You don't have to understand much x86 code to answer the following questions, but you may find seeing actual x86 code interesting. For example, instead of using "load" and "store" instructions, in x86 these instructions are both "mov" (move) instructions. An example load instruction is mov %eax, DWORD PTR [%esp+12]. An example store instruction is mov DWORD PTR [%ecx], %eax. The "DWORD PTR" just indicates that a 32-bit value is being loaded or stored. FYI, an instuction like add %ecx, DWORD PTR [%esp+28] performs both a memory access and an add (an example of a CISC-y x86 instruction). The x86 ISA also has some more advanced memory addressing modes. For example, mov %eax, DWORD PTR [%ebx-4+%edx*4] is using the scaled addressing mode. One more note: x86 uses condition codes (more like LC3), so jump (branch) instructions don't have explicit register inputs.
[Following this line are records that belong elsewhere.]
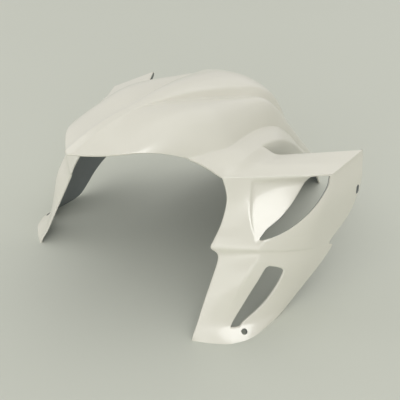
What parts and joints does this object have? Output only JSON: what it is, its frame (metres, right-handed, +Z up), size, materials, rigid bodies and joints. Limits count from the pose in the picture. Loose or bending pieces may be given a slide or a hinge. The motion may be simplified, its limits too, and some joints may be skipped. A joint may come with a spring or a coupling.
{
  "type": "scooter front mudguard",
  "caption": "Moulded front mudguard for a scooter: a crowned arch over the wheel, with scooped covers for the fork legs at both sides.",
  "frame": {"origin": "on the ground plane that the part stands on, in the middle of its bounding box", "axes": "+X to the rider's left, across the part's plane of symmetry; -Y towards the nose and +Y towards the tail; +Z up"},
  "size_m": [0.3172, 0.3472, 0.1868],
  "materials": {
    "painted_shell": "glossy off-white paint outside, bare slate-grey moulding inside"
  },
  "bodies": {
    "root": {"mudguard": "painted_shell"}
  },
  "joints": []
}
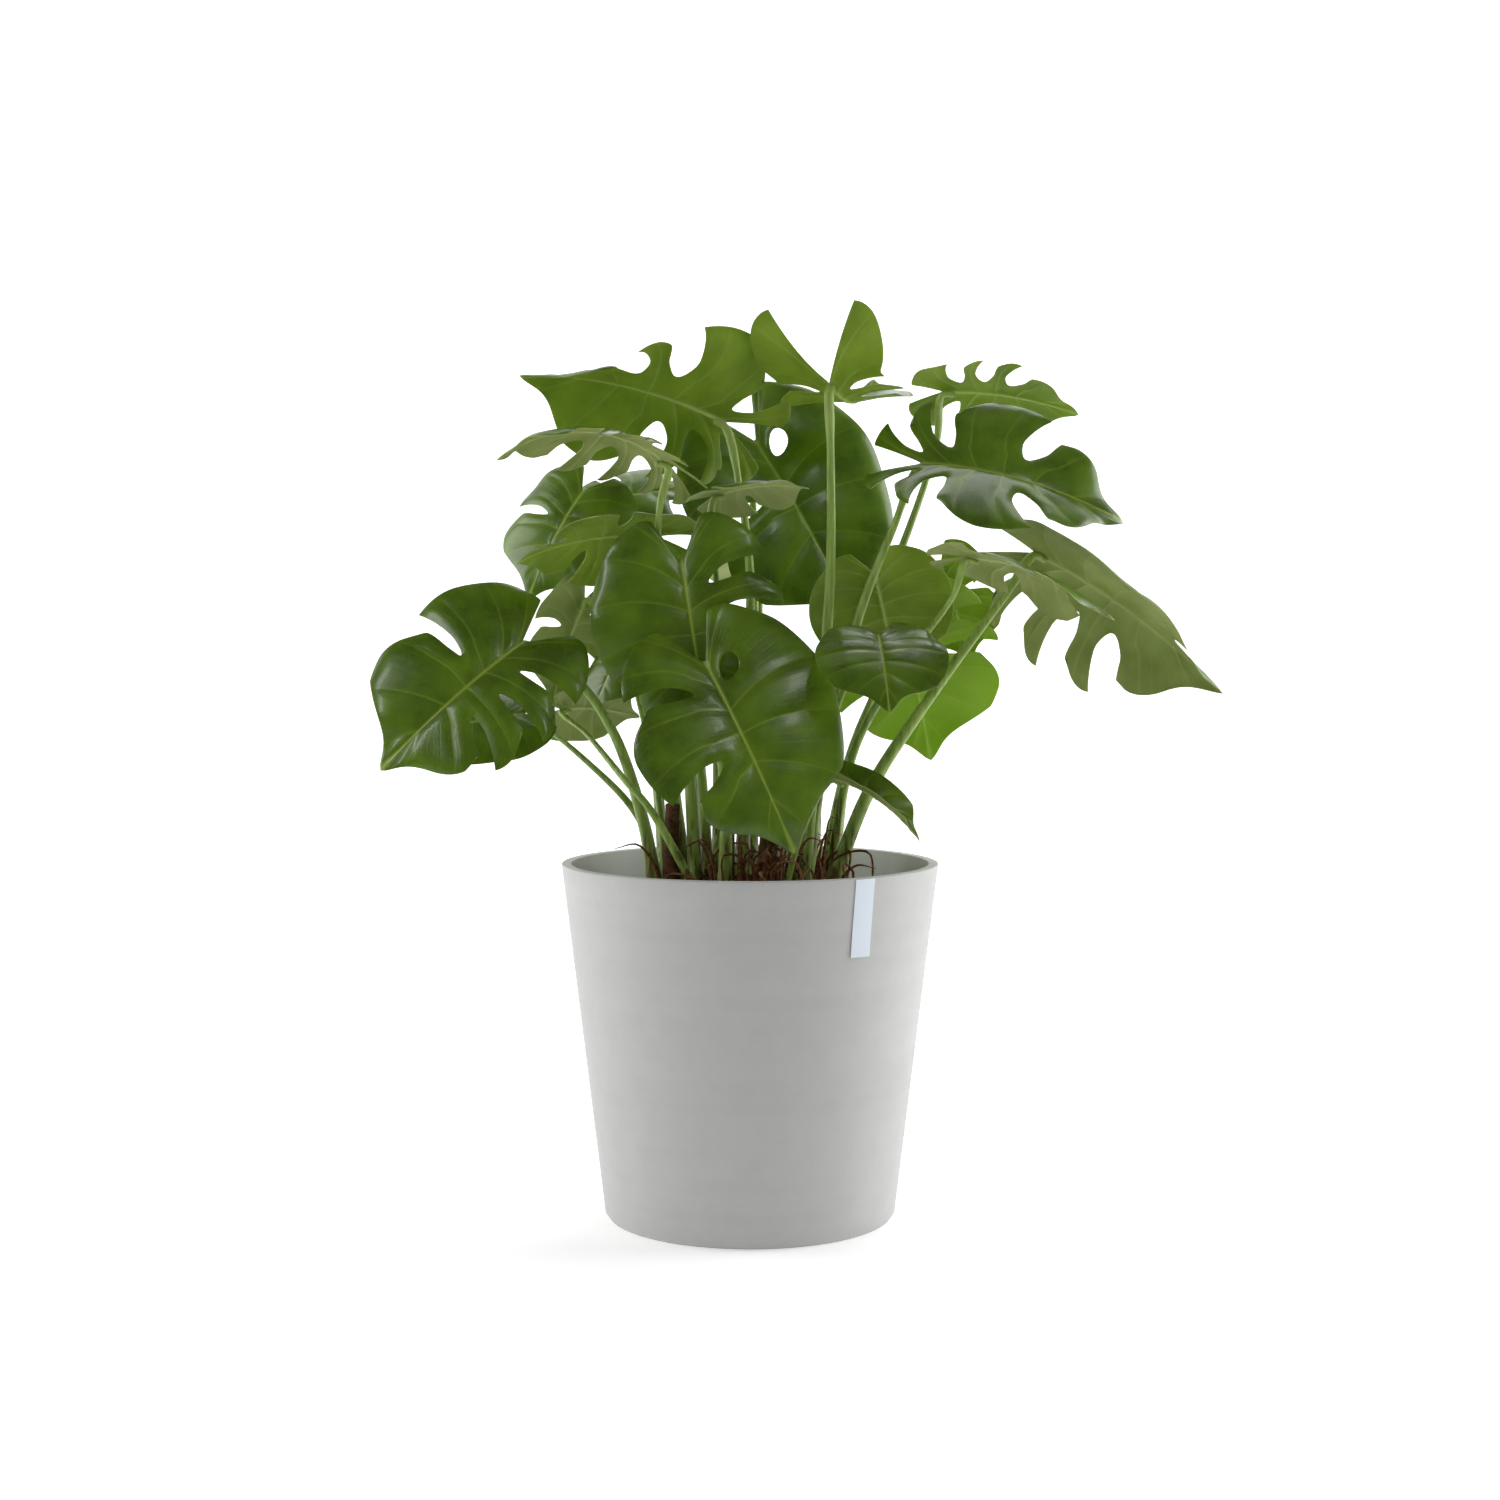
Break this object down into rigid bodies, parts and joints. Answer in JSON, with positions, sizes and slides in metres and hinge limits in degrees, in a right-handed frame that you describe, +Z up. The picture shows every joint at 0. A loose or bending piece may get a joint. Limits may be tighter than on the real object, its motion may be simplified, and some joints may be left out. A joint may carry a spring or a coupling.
{
  "type": "potted monstera plant",
  "caption": "Leafy monstera with split, drooping leaves on long arching stalks, growing from soil in a tapered light grey planter.",
  "frame": {"origin": "centre of the planter's flat underside, on the floor", "axes": "+Z up; -Y towards the side where the tag hangs and the largest leaves face; +X to the right seen from there"},
  "size_m": [0.9898, 0.5734, 1.0672],
  "materials": {
    "planter": "matte",
    "soil": "matte",
    "tag": "matte",
    "leaf": "satin",
    "stalk": "satin",
    "stem": "matte",
    "root": "matte"
  },
  "bodies": {
    "root": {"planter": "planter", "soil": "soil", "tag": "tag", "leaf_front_left": "leaf", "stalk_front_left": "stalk", "leaf_front_centre": "leaf", "stalk_front_centre": "stalk", "leaf_centre": "leaf", "stalk_centre": "stalk", "leaf_upper_left": "leaf", "stalk_upper_left": "stalk", "leaf_left_edge": "leaf", "stalk_left_edge": "stalk", "leaf_left_glossy": "leaf", "stalk_left_glossy": "stalk", "leaf_mid_left": "leaf", "stalk_mid_left": "stalk", "leaf_back_left": "leaf", "stalk_back_left": "stalk", "leaf_back_centre": "leaf", "stalk_back_centre": "stalk", "leaf_top": "leaf", "stalk_top": "stalk", "leaf_upper_right": "leaf", "stalk_upper_right": "stalk", "leaf_back_right_top": "leaf", "stalk_back_right_top": "stalk", "leaf_right_drooping": "leaf", "stalk_right_drooping": "stalk", "leaf_right_folded": "leaf", "stalk_right_folded": "stalk", "leaf_light_heart": "leaf", "stalk_light_heart": "stalk", "leaf_dark_heart": "leaf", "stalk_dark_heart": "stalk", "leaf_lime_right": "leaf", "stalk_lime_right": "stalk", "leaf_back_right": "leaf", "stalk_back_right": "stalk", "leaf_centre_edge": "leaf", "stalk_centre_edge": "stalk", "leaf_juvenile": "leaf", "stalk_juvenile": "stalk", "leaf_lower_left_dark": "leaf", "stalk_lower_left_dark": "stalk", "leaf_lower_left_pale": "leaf", "stalk_lower_left_pale": "stalk", "leaf_hanging_left": "leaf", "stalk_hanging_left": "stalk", "leaf_lime_left": "leaf", "stalk_lime_left": "stalk", "leaf_rear": "leaf", "stalk_rear": "stalk", "leaf_left_dark": "leaf", "stalk_left_dark": "stalk", "stem_left": "stem", "stem_centre": "stem", "aerial_root_front": "root", "aerial_root_middle": "root", "aerial_root_left": "root"}
  },
  "joints": []
}
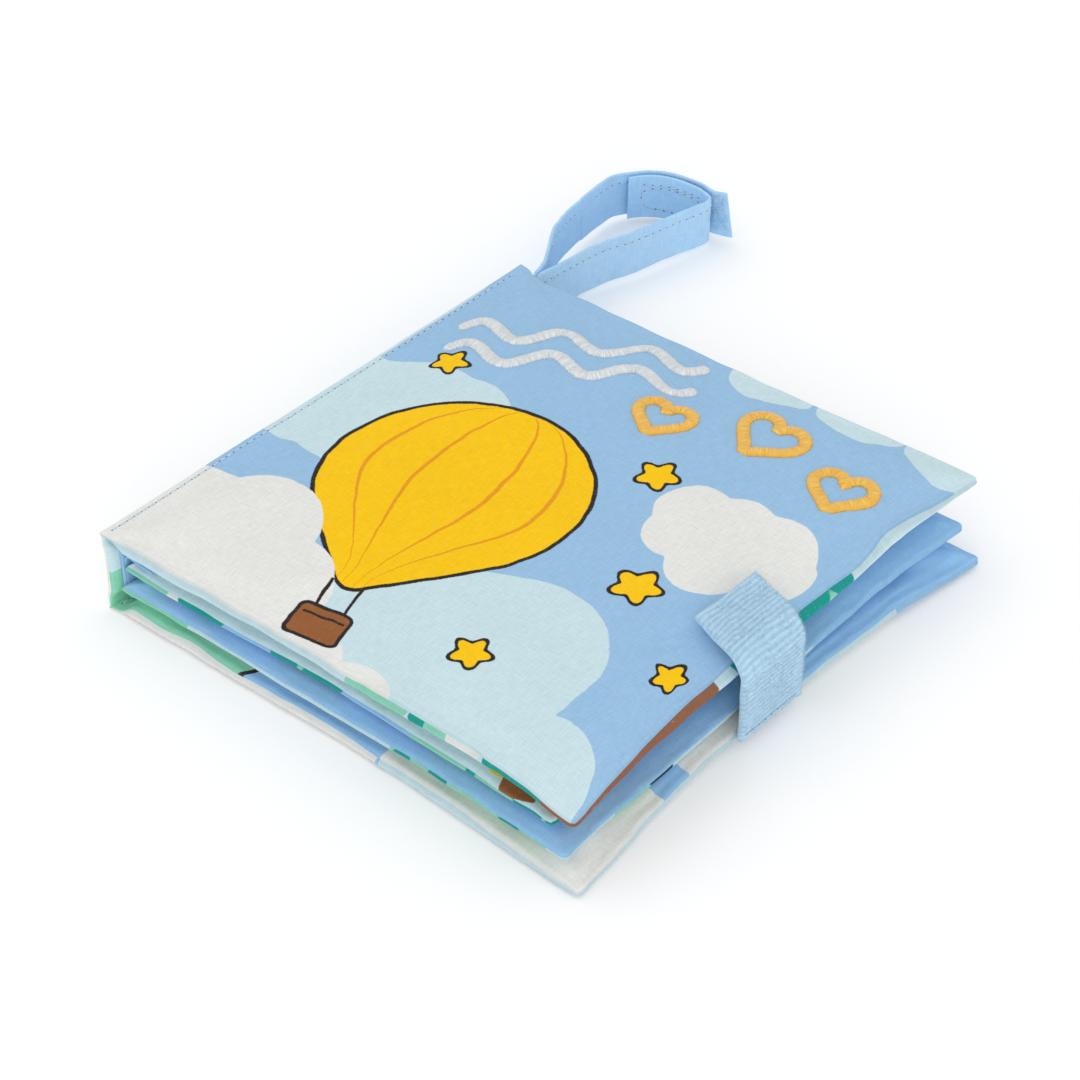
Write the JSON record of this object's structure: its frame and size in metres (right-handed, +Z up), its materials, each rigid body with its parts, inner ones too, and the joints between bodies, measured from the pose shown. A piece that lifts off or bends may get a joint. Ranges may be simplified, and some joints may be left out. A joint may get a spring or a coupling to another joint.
{
  "type": "soft cloth activity book",
  "caption": "Soft padded cloth book that opens on a cloth spine with crinkly leaves, a hook-and-loop closure tab and a carry strap that closes on itself.",
  "frame": {"origin": "centre of the back cover's flat underside, on the surface that the closed book lies on", "axes": "+Z up out of the closed book through its leaves, +Y along the spine towards the carry strap, +X from the spine towards the fore-edge and its tab"},
  "size_m": [0.2139, 0.2926, 0.0342],
  "materials": {
    "sky_cotton": "matte woven cotton print, sky blue",
    "printed_cotton": "matte woven cotton print, pale aqua",
    "mint_cotton": "matte woven cotton print, mint",
    "wadding": "soft polyester wadding",
    "crinkle_film": "thin crinkly plastic film",
    "ribbed_pile": "fuzzy ribbed pile, light blue",
    "strap_cotton": "plain woven cotton, light blue, topstitched",
    "hook_tape": "hook tape, off-white",
    "loop_tape": "loop tape, light blue"
  },
  "bodies": {
    "back_cover": {"back_cover_outer_cloth": "printed_cotton", "back_cover_wadding": "wadding", "back_cover_inner_cloth": "mint_cotton"},
    "leaf_2": {"leaf_2_upper_cloth": "sky_cotton", "leaf_2_crinkle_film": "crinkle_film", "leaf_2_wadding": "wadding", "leaf_2_lower_cloth": "mint_cotton"},
    "spine": {"spine_outer_cloth": "sky_cotton", "spine_inner_cloth": "mint_cotton", "spine_wadding": "wadding", "page_gutter_cloth": "sky_cotton", "strap_inner_tail": "strap_cotton", "strap_outer_tail": "strap_cotton"},
    "leaf_1": {"leaf_1_upper_cloth": "printed_cotton", "leaf_1_crinkle_film": "crinkle_film", "leaf_1_wadding": "wadding", "leaf_1_lower_cloth": "sky_cotton"},
    "front_cover": {"front_cover_outer_cloth": "sky_cotton", "front_cover_wadding": "wadding", "front_cover_inner_cloth": "printed_cotton", "front_cover_loop_patch": "loop_tape"},
    "tab_riser": {"tab_riser_pile_cloth": "ribbed_pile", "tab_riser_lining": "sky_cotton"},
    "tab_flap": {"tab_flap_pile_cloth": "ribbed_pile", "tab_flap_lining": "sky_cotton", "tab_hook_patch": "hook_tape"},
    "strap": {"strap_inner_strand": "strap_cotton", "strap_outer_strand": "strap_cotton", "strap_hook_patch": "hook_tape"},
    "strap_end": {"strap_outer_end": "strap_cotton", "strap_loop_patch": "loop_tape"}
  },
  "joints": [
    {"name": "leaf_2_turn", "type": "hinge", "parent": "back_cover", "child": "leaf_2", "pos_m": [-0.0955, 0, 0], "axis": [0, -1, 0], "range_deg": [0, 75]},
    {"name": "spine_fold", "type": "hinge", "parent": "leaf_2", "child": "spine", "pos_m": [-0.0955, 0, 0], "axis": [0, 1, 0], "range_deg": [-75, 0]},
    {"name": "leaf_1_turn", "type": "hinge", "parent": "spine", "child": "leaf_1", "pos_m": [-0.10193, 0, 0.024], "axis": [0, 1, 0], "range_deg": [-105, 0]},
    {"name": "front_cover_turn", "type": "hinge", "parent": "leaf_1", "child": "front_cover", "pos_m": [-0.10193, 0, 0.024], "axis": [0, -1, 0], "range_deg": [0, 105]},
    {"name": "tab_riser_fold", "type": "hinge", "parent": "back_cover", "child": "tab_riser", "pos_m": [0.09198, -0.0057, 0.00379], "axis": [0, 1, 0], "range_deg": [0, 90]},
    {"name": "tab_flap_peel", "type": "hinge", "parent": "tab_riser", "child": "tab_flap", "pos_m": [0.09198, -0.0057, 0.0342], "axis": [0, 1, 0], "range_deg": [0, 90]},
    {"name": "strap_swing", "type": "hinge", "parent": "spine", "child": "strap", "pos_m": [-0.09626, 0.1034, 0.0112], "axis": [0, 0, 1], "range_deg": [-12, 12]},
    {"name": "strap_end_peel", "type": "hinge", "parent": "strap", "child": "strap_end", "pos_m": [-0.11564, 0.1789, 0.0112], "axis": [0, 0, 1], "range_deg": [0, 110]}
  ]
}
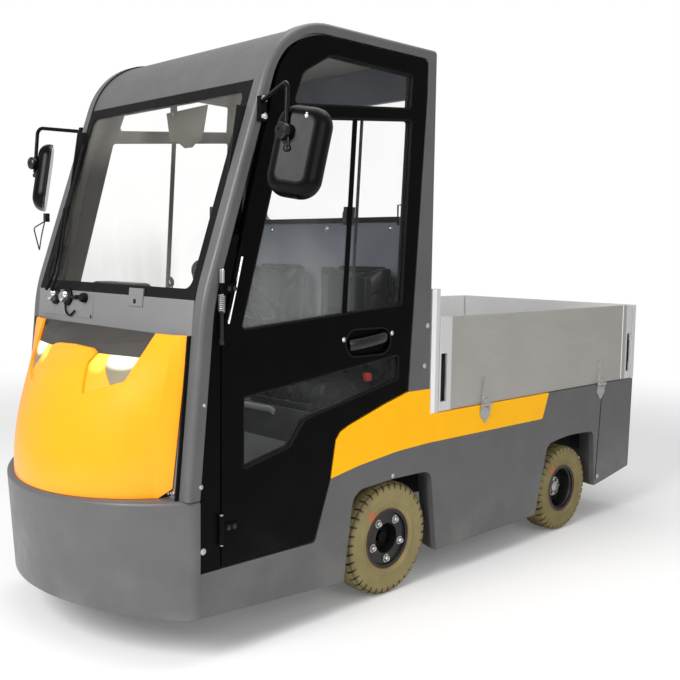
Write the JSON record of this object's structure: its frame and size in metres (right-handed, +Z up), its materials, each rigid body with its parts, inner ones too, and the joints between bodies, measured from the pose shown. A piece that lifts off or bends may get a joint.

If you want to lookup an x86 instruction, you may find the Intel x86 reference manual useful: http://developer.intel.com/design/pentium/manuals/24319101.pdf

For each of these files, answer the following questions:
1. What is the static instruction count (the number of instructions in the source code listing)?
2. Approximately what is the dynamic instruction count of this function (to the nearest thousand instructions)?
3. Assuming a processor with a CPI of 1, how much "faster than" is the fastest code than the slowest code?
4. When comparing the last two optimized .s files, how does the number of static instructions relate to the dynamic instruction count? Give a brief explanation.
5. Using what you learned from this data, what is one advantage and one disadvantage of loop unrolling?

Addendum

[Feb 24] - Clarified that question 4 by rewording "add a one bit" to "append a one bit".
[Feb 27] - Changed the last question from 14 points to 11 points.